Every line below is to be quoted exactly, with nothing added or dropped.
## START Supplied information
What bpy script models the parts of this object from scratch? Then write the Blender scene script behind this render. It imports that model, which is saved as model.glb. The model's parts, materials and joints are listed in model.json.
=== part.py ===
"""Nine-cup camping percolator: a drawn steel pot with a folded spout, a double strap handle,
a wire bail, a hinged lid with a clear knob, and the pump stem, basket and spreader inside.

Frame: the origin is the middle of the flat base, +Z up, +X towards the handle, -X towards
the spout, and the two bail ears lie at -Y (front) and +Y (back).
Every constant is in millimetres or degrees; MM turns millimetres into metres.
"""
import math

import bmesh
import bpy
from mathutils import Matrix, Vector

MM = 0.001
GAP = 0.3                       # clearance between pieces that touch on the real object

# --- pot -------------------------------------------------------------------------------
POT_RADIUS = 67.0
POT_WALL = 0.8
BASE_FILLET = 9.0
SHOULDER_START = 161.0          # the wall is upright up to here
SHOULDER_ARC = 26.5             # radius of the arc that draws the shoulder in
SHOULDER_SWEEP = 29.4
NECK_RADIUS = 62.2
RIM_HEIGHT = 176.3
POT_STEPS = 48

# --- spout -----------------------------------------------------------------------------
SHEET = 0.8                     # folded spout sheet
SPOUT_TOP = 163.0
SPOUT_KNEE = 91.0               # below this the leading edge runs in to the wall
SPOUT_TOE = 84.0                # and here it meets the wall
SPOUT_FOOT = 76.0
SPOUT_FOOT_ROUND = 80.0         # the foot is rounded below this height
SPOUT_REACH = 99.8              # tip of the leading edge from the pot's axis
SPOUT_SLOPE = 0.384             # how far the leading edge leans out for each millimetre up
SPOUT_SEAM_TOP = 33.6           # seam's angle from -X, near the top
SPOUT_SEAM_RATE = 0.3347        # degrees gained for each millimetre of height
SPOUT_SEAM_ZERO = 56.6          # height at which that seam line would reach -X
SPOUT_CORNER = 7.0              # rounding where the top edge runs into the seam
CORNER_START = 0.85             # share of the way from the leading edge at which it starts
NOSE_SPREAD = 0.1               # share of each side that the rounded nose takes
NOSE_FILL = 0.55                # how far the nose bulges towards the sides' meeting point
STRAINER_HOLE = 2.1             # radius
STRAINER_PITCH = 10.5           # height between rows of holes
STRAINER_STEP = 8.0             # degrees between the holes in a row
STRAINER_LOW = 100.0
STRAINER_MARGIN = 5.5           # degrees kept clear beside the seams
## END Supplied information
■ Result for this exercise
What bpy script models the parts of this object from scratch? Then write the Blender scene script behind this render. It imports that model, which is saved as model.glb. The model's parts, materials and joints are listed in model.json.
=== part.py ===
"""Nine-cup camping percolator: a drawn steel pot with a folded spout, a double strap handle,
a wire bail, a hinged lid with a clear knob, and the pump stem, basket and spreader inside.

Frame: the origin is the middle of the flat base, +Z up, +X towards the handle, -X towards
the spout, and the two bail ears lie at -Y (front) and +Y (back).
Every constant is in millimetres or degrees; MM turns millimetres into metres.
"""
import math

import bmesh
import bpy
from mathutils import Matrix, Vector

MM = 0.001
GAP = 0.3                       # clearance between pieces that touch on the real object

# --- pot -------------------------------------------------------------------------------
POT_RADIUS = 67.0
POT_WALL = 0.8
BASE_FILLET = 9.0
SHOULDER_START = 161.0          # the wall is upright up to here
SHOULDER_ARC = 26.5             # radius of the arc that draws the shoulder in
SHOULDER_SWEEP = 29.4
NECK_RADIUS = 62.2
RIM_HEIGHT = 176.3
POT_STEPS = 48

# --- spout -----------------------------------------------------------------------------
SHEET = 0.8                     # folded spout sheet
SPOUT_TOP = 163.0
SPOUT_KNEE = 91.0               # below this the leading edge runs in to the wall
SPOUT_TOE = 84.0                # and here it meets the wall
SPOUT_FOOT = 76.0
SPOUT_FOOT_ROUND = 80.0         # the foot is rounded below this height
SPOUT_REACH = 99.8              # tip of the leading edge from the pot's axis
SPOUT_SLOPE = 0.384             # how far the leading edge leans out for each millimetre up
SPOUT_SEAM_TOP = 33.6           # seam's angle from -X, near the top
SPOUT_SEAM_RATE = 0.3347        # degrees gained for each millimetre of height
SPOUT_SEAM_ZERO = 56.6          # height at which that seam line would reach -X
SPOUT_CORNER = 7.0              # rounding where the top edge runs into the seam
CORNER_START = 0.85             # share of the way from the leading edge at which it starts
NOSE_SPREAD = 0.1               # share of each side that the rounded nose takes
NOSE_FILL = 0.55                # how far the nose bulges towards the sides' meeting point
STRAINER_HOLE = 2.1             # radius
STRAINER_PITCH = 10.5           # height between rows of holes
STRAINER_STEP = 8.0             # degrees between the holes in a row
STRAINER_LOW = 100.0
STRAINER_MARGIN = 5.5           # degrees kept clear beside the seams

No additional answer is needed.